= DIRECTIONS FOR THIS TASK =
Would you set down every entry shown below, precisely as written?

(Structured object records)
▬▬▬▬▬▬

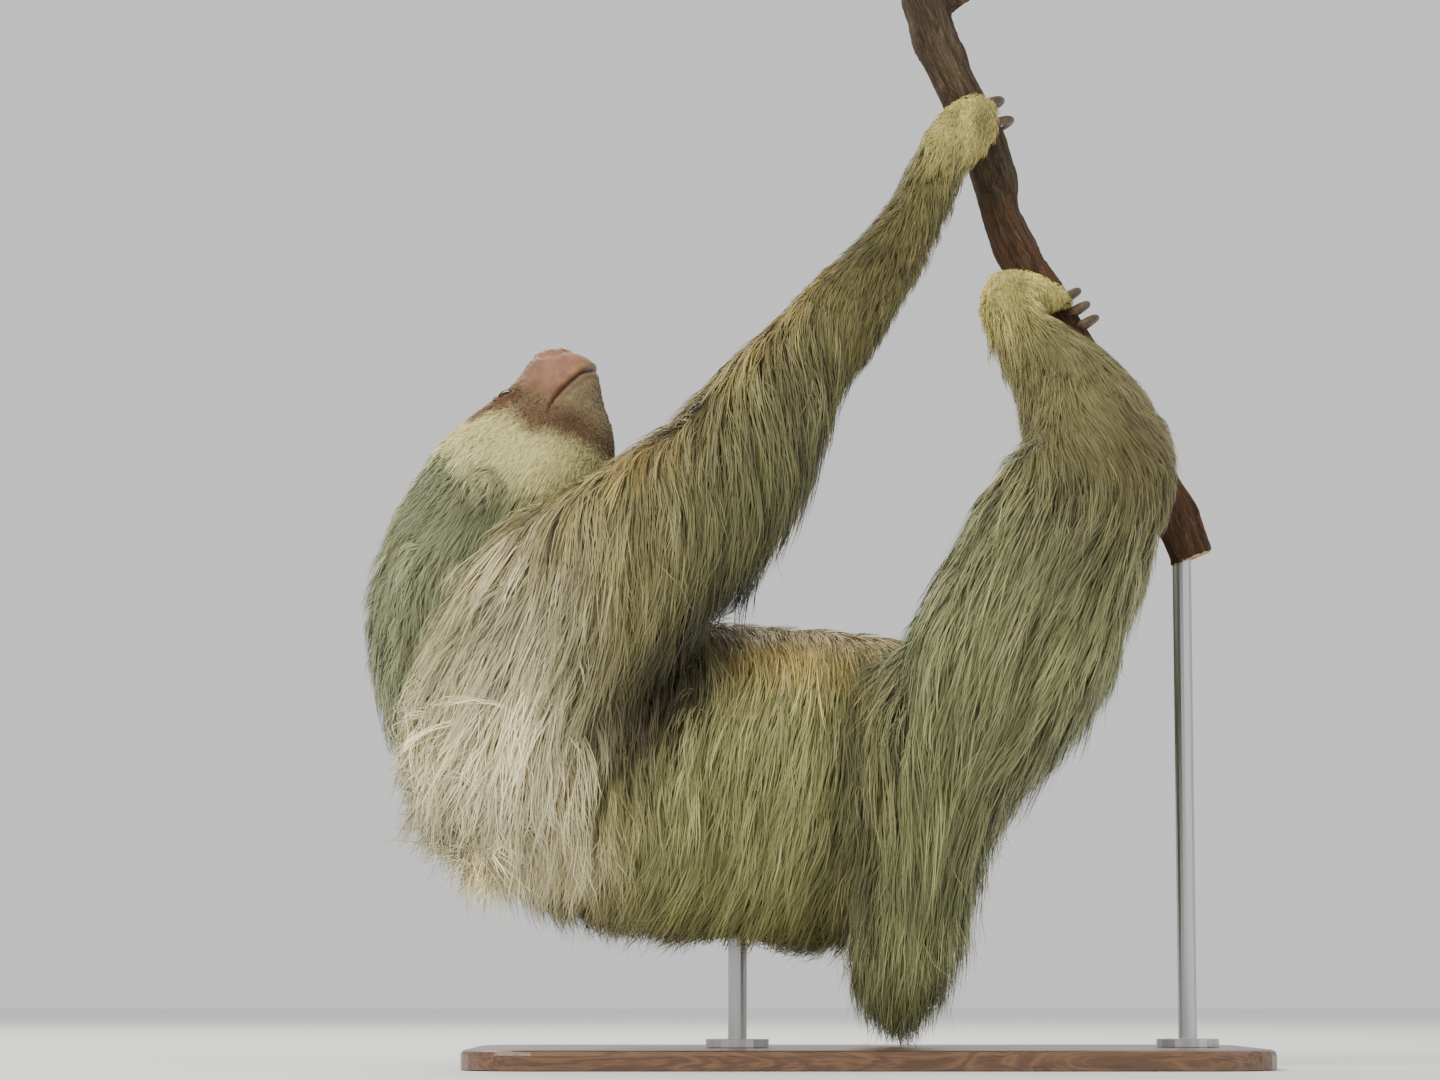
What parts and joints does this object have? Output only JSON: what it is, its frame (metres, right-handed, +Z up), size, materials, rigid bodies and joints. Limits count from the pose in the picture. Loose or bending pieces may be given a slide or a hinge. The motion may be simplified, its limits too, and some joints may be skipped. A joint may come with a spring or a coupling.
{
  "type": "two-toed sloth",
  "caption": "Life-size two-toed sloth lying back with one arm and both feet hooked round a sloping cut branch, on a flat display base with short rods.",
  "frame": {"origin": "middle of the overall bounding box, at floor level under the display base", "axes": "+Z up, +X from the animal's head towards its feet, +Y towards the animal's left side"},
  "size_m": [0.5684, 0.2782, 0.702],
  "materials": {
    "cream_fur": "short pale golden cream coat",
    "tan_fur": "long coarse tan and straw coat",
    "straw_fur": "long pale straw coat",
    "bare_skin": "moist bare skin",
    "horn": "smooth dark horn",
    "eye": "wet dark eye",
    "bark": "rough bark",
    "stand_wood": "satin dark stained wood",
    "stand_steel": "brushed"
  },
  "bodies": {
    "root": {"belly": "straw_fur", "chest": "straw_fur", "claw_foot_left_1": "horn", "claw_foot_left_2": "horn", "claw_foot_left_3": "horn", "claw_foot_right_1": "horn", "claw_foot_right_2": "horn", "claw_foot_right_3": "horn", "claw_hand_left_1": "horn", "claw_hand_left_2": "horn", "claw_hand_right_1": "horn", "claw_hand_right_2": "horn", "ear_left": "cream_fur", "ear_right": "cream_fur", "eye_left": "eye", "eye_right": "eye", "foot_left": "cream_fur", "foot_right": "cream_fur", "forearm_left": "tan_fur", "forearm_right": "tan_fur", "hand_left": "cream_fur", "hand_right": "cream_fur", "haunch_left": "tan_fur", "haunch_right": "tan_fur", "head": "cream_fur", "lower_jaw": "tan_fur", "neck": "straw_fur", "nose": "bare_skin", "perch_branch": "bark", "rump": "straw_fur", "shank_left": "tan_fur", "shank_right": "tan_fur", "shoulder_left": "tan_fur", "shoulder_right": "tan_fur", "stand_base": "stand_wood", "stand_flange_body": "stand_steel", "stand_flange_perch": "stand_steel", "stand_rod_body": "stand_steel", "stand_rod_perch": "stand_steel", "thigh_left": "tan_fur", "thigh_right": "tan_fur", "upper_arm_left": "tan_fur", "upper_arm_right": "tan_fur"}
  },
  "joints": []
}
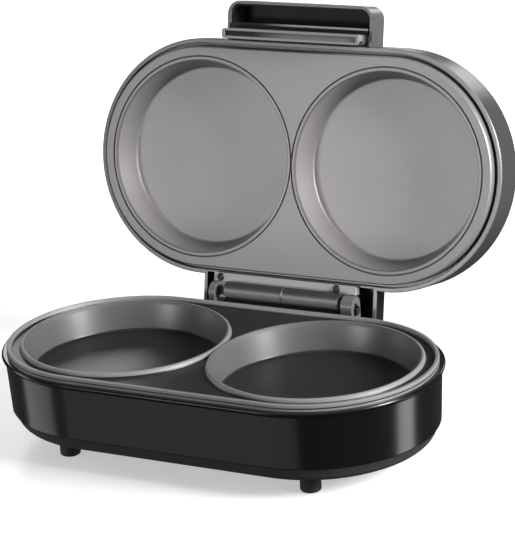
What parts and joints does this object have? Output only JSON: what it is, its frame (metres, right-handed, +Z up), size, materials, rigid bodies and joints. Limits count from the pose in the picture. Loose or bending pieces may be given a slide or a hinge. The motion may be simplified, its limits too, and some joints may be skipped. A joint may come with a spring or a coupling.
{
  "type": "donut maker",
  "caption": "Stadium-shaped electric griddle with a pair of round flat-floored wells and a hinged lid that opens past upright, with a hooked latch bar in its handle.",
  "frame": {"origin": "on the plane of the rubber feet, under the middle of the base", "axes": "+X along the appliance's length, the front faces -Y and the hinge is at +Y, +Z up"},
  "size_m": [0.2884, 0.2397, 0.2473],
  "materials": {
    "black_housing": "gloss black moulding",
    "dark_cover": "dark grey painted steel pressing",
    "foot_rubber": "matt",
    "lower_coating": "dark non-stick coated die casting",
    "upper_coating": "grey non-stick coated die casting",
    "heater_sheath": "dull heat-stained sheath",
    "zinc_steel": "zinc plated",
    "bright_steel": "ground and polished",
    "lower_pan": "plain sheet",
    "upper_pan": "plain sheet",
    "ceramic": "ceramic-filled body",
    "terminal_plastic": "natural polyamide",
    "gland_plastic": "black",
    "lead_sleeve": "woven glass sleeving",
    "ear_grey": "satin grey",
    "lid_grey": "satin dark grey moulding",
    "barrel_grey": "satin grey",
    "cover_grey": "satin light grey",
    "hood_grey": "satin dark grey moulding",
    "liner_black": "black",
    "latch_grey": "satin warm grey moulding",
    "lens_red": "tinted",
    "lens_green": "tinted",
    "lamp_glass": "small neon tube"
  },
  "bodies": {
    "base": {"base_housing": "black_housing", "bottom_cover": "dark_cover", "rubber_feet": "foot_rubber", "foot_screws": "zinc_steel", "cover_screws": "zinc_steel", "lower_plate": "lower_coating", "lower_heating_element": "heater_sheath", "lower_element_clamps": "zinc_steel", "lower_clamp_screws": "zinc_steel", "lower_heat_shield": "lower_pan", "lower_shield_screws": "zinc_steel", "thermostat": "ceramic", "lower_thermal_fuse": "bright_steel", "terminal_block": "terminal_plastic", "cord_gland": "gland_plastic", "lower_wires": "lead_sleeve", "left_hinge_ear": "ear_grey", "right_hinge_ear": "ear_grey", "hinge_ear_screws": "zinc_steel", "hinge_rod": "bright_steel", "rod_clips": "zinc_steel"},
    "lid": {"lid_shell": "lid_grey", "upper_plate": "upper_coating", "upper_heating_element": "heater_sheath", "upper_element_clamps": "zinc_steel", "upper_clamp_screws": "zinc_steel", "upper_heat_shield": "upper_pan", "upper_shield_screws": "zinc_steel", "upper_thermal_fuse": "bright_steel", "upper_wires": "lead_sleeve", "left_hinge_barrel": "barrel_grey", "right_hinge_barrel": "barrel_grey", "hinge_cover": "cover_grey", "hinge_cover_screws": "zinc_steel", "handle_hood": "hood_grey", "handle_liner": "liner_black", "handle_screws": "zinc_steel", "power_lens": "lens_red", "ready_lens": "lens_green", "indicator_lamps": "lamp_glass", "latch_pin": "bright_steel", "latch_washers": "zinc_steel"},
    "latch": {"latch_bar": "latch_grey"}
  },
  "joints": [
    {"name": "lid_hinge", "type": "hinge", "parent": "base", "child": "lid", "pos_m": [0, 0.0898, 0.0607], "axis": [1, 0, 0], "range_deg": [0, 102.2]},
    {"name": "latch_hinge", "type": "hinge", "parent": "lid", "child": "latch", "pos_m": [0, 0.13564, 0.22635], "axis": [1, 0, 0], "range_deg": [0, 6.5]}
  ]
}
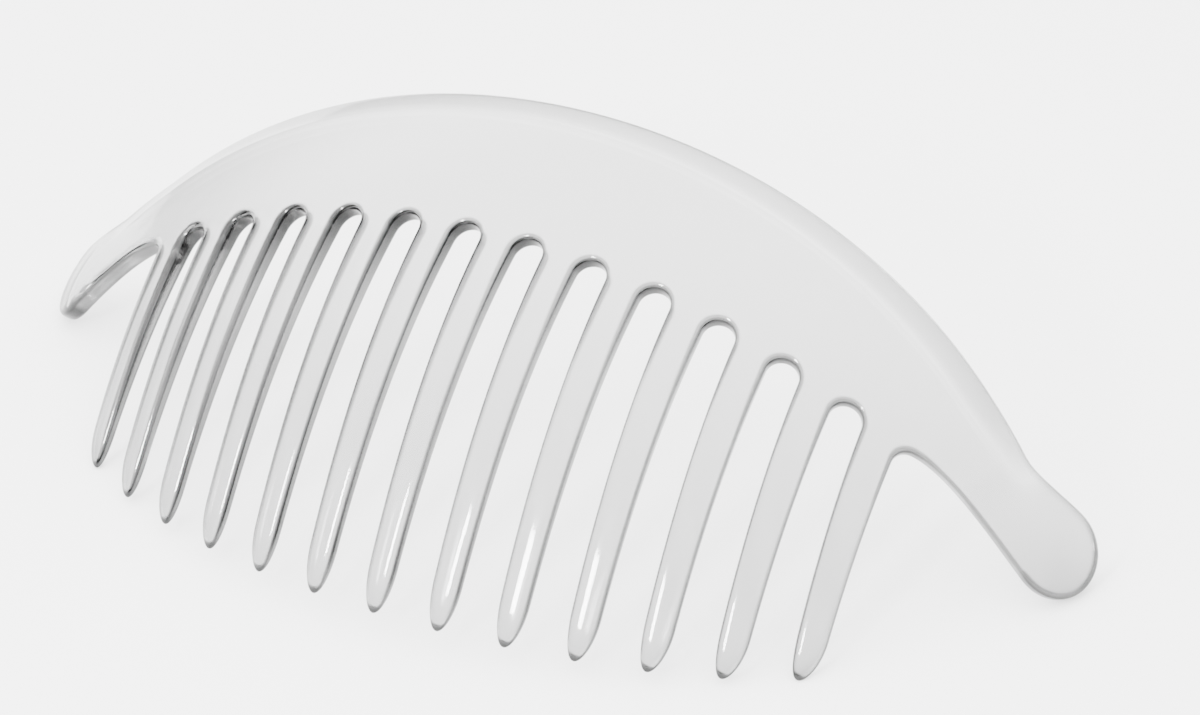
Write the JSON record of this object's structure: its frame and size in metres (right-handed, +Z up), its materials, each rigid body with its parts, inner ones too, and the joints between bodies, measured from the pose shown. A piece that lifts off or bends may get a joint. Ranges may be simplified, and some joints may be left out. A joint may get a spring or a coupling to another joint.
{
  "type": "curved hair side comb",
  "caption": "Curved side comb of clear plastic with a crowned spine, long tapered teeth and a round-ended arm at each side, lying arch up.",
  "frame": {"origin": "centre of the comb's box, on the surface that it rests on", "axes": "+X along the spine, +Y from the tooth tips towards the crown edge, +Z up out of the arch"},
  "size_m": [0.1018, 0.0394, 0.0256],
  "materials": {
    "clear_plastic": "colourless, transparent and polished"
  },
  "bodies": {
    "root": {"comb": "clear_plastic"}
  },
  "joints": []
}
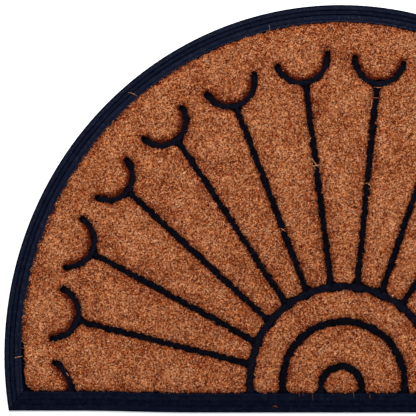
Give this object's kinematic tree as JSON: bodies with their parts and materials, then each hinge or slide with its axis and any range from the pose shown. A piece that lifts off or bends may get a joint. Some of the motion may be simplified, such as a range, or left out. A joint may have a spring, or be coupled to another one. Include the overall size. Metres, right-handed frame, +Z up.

▬▬▬▬▬▬

= CORRECT OUTPUT =
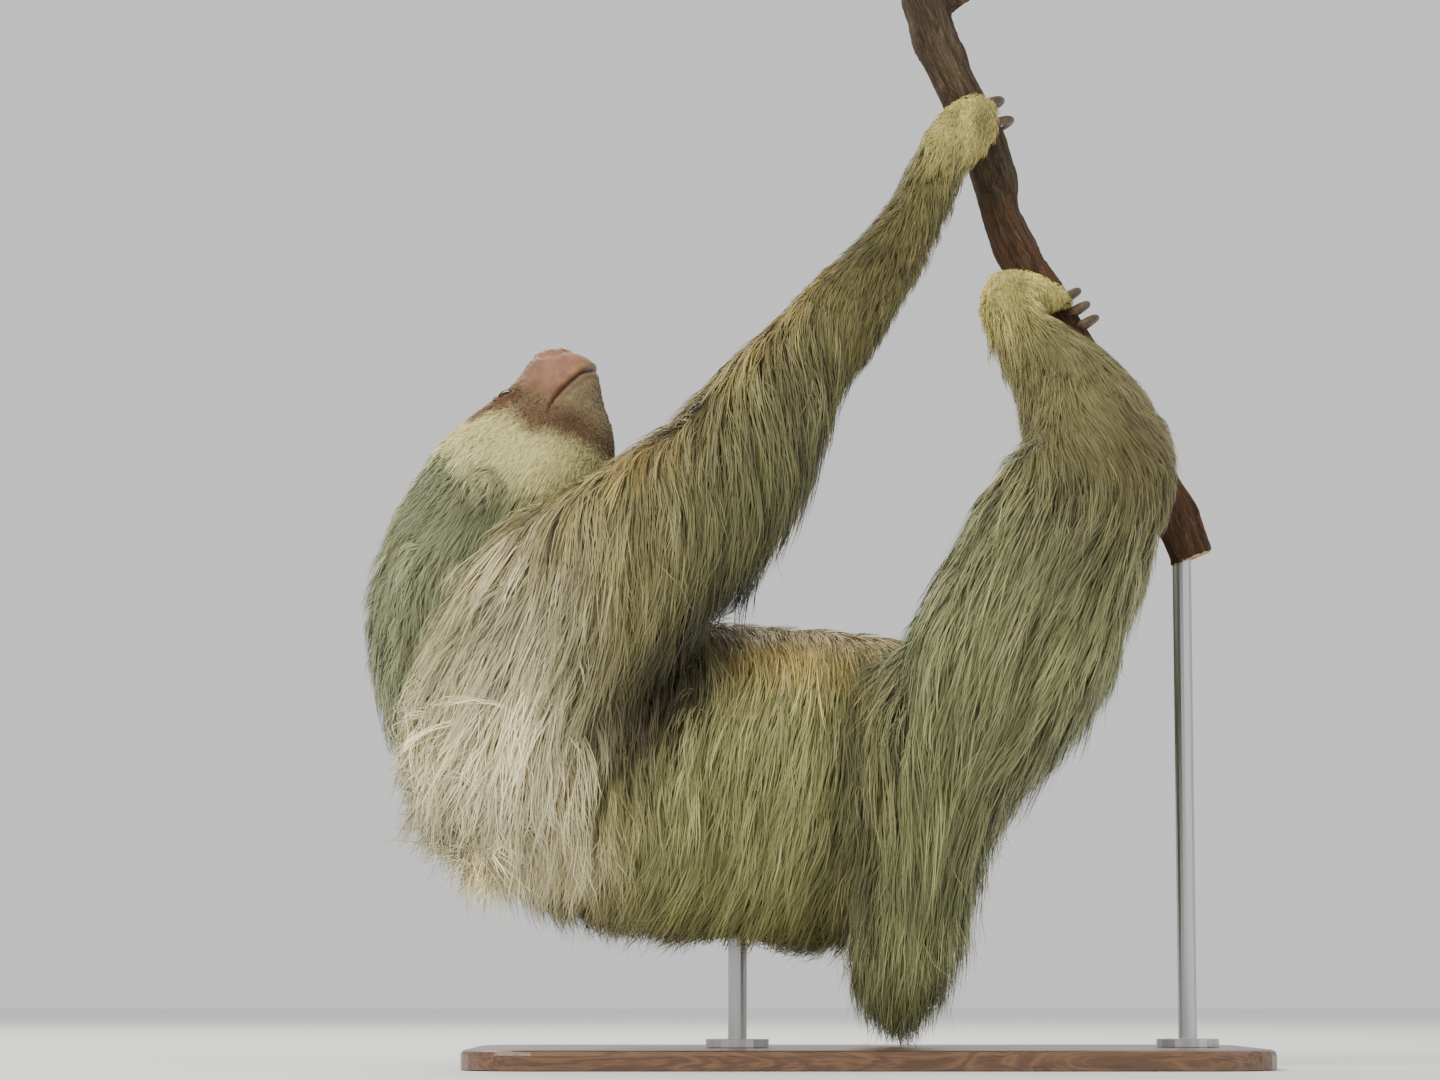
What parts and joints does this object have? Output only JSON: what it is, its frame (metres, right-handed, +Z up), size, materials, rigid bodies and joints. Limits count from the pose in the picture. Loose or bending pieces may be given a slide or a hinge. The motion may be simplified, its limits too, and some joints may be skipped. A joint may come with a spring or a coupling.
{
  "type": "two-toed sloth",
  "caption": "Life-size two-toed sloth lying back with one arm and both feet hooked round a sloping cut branch, on a flat display base with short rods.",
  "frame": {"origin": "middle of the overall bounding box, at floor level under the display base", "axes": "+Z up, +X from the animal's head towards its feet, +Y towards the animal's left side"},
  "size_m": [0.5684, 0.2782, 0.702],
  "materials": {
    "cream_fur": "short pale golden cream coat",
    "tan_fur": "long coarse tan and straw coat",
    "straw_fur": "long pale straw coat",
    "bare_skin": "moist bare skin",
    "horn": "smooth dark horn",
    "eye": "wet dark eye",
    "bark": "rough bark",
    "stand_wood": "satin dark stained wood",
    "stand_steel": "brushed"
  },
  "bodies": {
    "root": {"belly": "straw_fur", "chest": "straw_fur", "claw_foot_left_1": "horn", "claw_foot_left_2": "horn", "claw_foot_left_3": "horn", "claw_foot_right_1": "horn", "claw_foot_right_2": "horn", "claw_foot_right_3": "horn", "claw_hand_left_1": "horn", "claw_hand_left_2": "horn", "claw_hand_right_1": "horn", "claw_hand_right_2": "horn", "ear_left": "cream_fur", "ear_right": "cream_fur", "eye_left": "eye", "eye_right": "eye", "foot_left": "cream_fur", "foot_right": "cream_fur", "forearm_left": "tan_fur", "forearm_right": "tan_fur", "hand_left": "cream_fur", "hand_right": "cream_fur", "haunch_left": "tan_fur", "haunch_right": "tan_fur", "head": "cream_fur", "lower_jaw": "tan_fur", "neck": "straw_fur", "nose": "bare_skin", "perch_branch": "bark", "rump": "straw_fur", "shank_left": "tan_fur", "shank_right": "tan_fur", "shoulder_left": "tan_fur", "shoulder_right": "tan_fur", "stand_base": "stand_wood", "stand_flange_body": "stand_steel", "stand_flange_perch": "stand_steel", "stand_rod_body": "stand_steel", "stand_rod_perch": "stand_steel", "thigh_left": "tan_fur", "thigh_right": "tan_fur", "upper_arm_left": "tan_fur", "upper_arm_right": "tan_fur"}
  },
  "joints": []
}
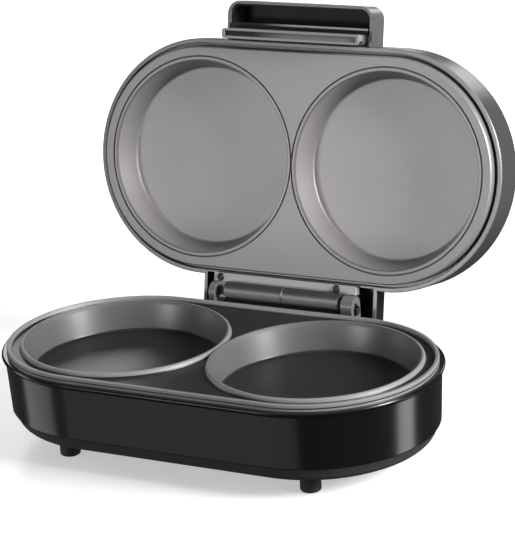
What parts and joints does this object have? Output only JSON: what it is, its frame (metres, right-handed, +Z up), size, materials, rigid bodies and joints. Limits count from the pose in the picture. Loose or bending pieces may be given a slide or a hinge. The motion may be simplified, its limits too, and some joints may be skipped. A joint may come with a spring or a coupling.
{
  "type": "donut maker",
  "caption": "Stadium-shaped electric griddle with a pair of round flat-floored wells and a hinged lid that opens past upright, with a hooked latch bar in its handle.",
  "frame": {"origin": "on the plane of the rubber feet, under the middle of the base", "axes": "+X along the appliance's length, the front faces -Y and the hinge is at +Y, +Z up"},
  "size_m": [0.2884, 0.2397, 0.2473],
  "materials": {
    "black_housing": "gloss black moulding",
    "dark_cover": "dark grey painted steel pressing",
    "foot_rubber": "matt",
    "lower_coating": "dark non-stick coated die casting",
    "upper_coating": "grey non-stick coated die casting",
    "heater_sheath": "dull heat-stained sheath",
    "zinc_steel": "zinc plated",
    "bright_steel": "ground and polished",
    "lower_pan": "plain sheet",
    "upper_pan": "plain sheet",
    "ceramic": "ceramic-filled body",
    "terminal_plastic": "natural polyamide",
    "gland_plastic": "black",
    "lead_sleeve": "woven glass sleeving",
    "ear_grey": "satin grey",
    "lid_grey": "satin dark grey moulding",
    "barrel_grey": "satin grey",
    "cover_grey": "satin light grey",
    "hood_grey": "satin dark grey moulding",
    "liner_black": "black",
    "latch_grey": "satin warm grey moulding",
    "lens_red": "tinted",
    "lens_green": "tinted",
    "lamp_glass": "small neon tube"
  },
  "bodies": {
    "base": {"base_housing": "black_housing", "bottom_cover": "dark_cover", "rubber_feet": "foot_rubber", "foot_screws": "zinc_steel", "cover_screws": "zinc_steel", "lower_plate": "lower_coating", "lower_heating_element": "heater_sheath", "lower_element_clamps": "zinc_steel", "lower_clamp_screws": "zinc_steel", "lower_heat_shield": "lower_pan", "lower_shield_screws": "zinc_steel", "thermostat": "ceramic", "lower_thermal_fuse": "bright_steel", "terminal_block": "terminal_plastic", "cord_gland": "gland_plastic", "lower_wires": "lead_sleeve", "left_hinge_ear": "ear_grey", "right_hinge_ear": "ear_grey", "hinge_ear_screws": "zinc_steel", "hinge_rod": "bright_steel", "rod_clips": "zinc_steel"},
    "lid": {"lid_shell": "lid_grey", "upper_plate": "upper_coating", "upper_heating_element": "heater_sheath", "upper_element_clamps": "zinc_steel", "upper_clamp_screws": "zinc_steel", "upper_heat_shield": "upper_pan", "upper_shield_screws": "zinc_steel", "upper_thermal_fuse": "bright_steel", "upper_wires": "lead_sleeve", "left_hinge_barrel": "barrel_grey", "right_hinge_barrel": "barrel_grey", "hinge_cover": "cover_grey", "hinge_cover_screws": "zinc_steel", "handle_hood": "hood_grey", "handle_liner": "liner_black", "handle_screws": "zinc_steel", "power_lens": "lens_red", "ready_lens": "lens_green", "indicator_lamps": "lamp_glass", "latch_pin": "bright_steel", "latch_washers": "zinc_steel"},
    "latch": {"latch_bar": "latch_grey"}
  },
  "joints": [
    {"name": "lid_hinge", "type": "hinge", "parent": "base", "child": "lid", "pos_m": [0, 0.0898, 0.0607], "axis": [1, 0, 0], "range_deg": [0, 102.2]},
    {"name": "latch_hinge", "type": "hinge", "parent": "lid", "child": "latch", "pos_m": [0, 0.13564, 0.22635], "axis": [1, 0, 0], "range_deg": [0, 6.5]}
  ]
}
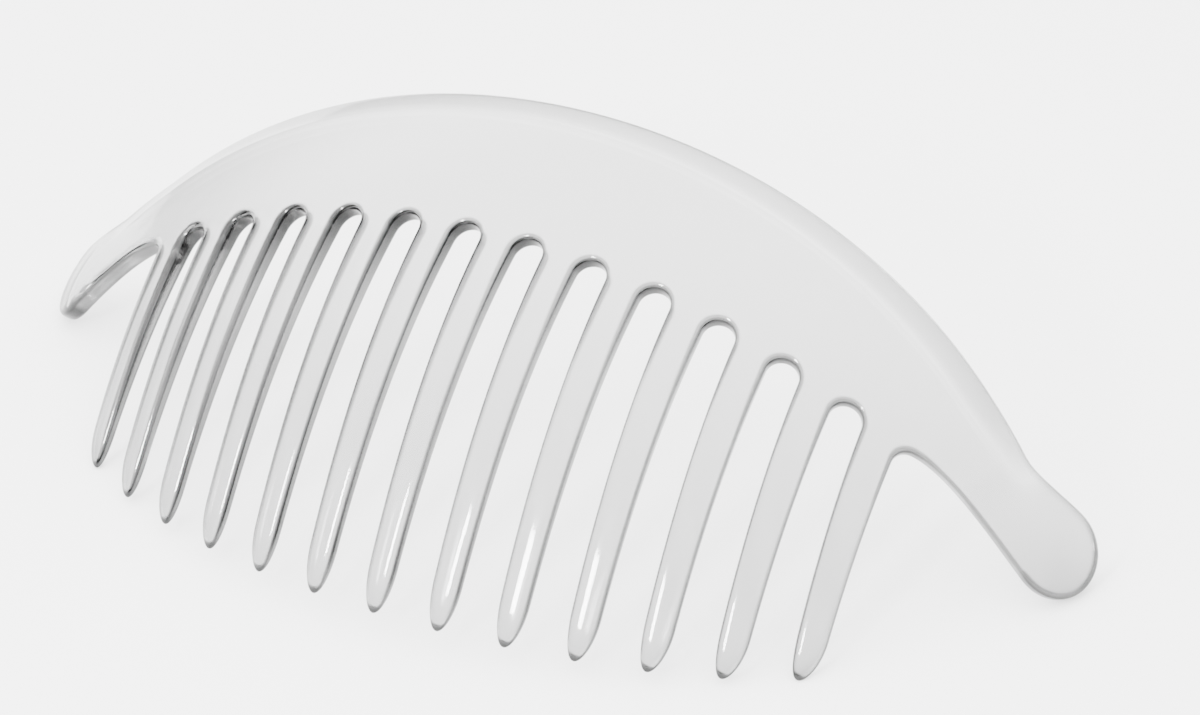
Write the JSON record of this object's structure: its frame and size in metres (right-handed, +Z up), its materials, each rigid body with its parts, inner ones too, and the joints between bodies, measured from the pose shown. A piece that lifts off or bends may get a joint. Ranges may be simplified, and some joints may be left out. A joint may get a spring or a coupling to another joint.
{
  "type": "curved hair side comb",
  "caption": "Curved side comb of clear plastic with a crowned spine, long tapered teeth and a round-ended arm at each side, lying arch up.",
  "frame": {"origin": "centre of the comb's box, on the surface that it rests on", "axes": "+X along the spine, +Y from the tooth tips towards the crown edge, +Z up out of the arch"},
  "size_m": [0.1018, 0.0394, 0.0256],
  "materials": {
    "clear_plastic": "colourless, transparent and polished"
  },
  "bodies": {
    "root": {"comb": "clear_plastic"}
  },
  "joints": []
}
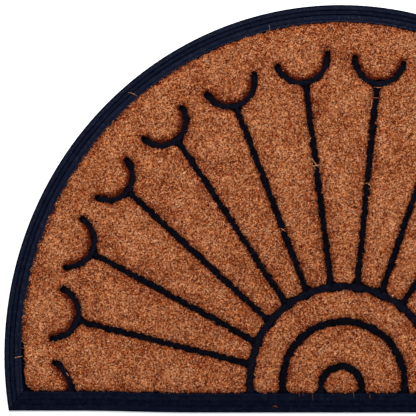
Give this object's kinematic tree as JSON: bodies with their parts and materials, then each hinge or slide with its axis and any range from the pose shown. A piece that lifts off or bends may get a joint. Some of the motion may be simplified, such as a range, or left out. A joint may have a spring, or be coupled to another one. Include the overall size. Metres, right-handed frame, +Z up.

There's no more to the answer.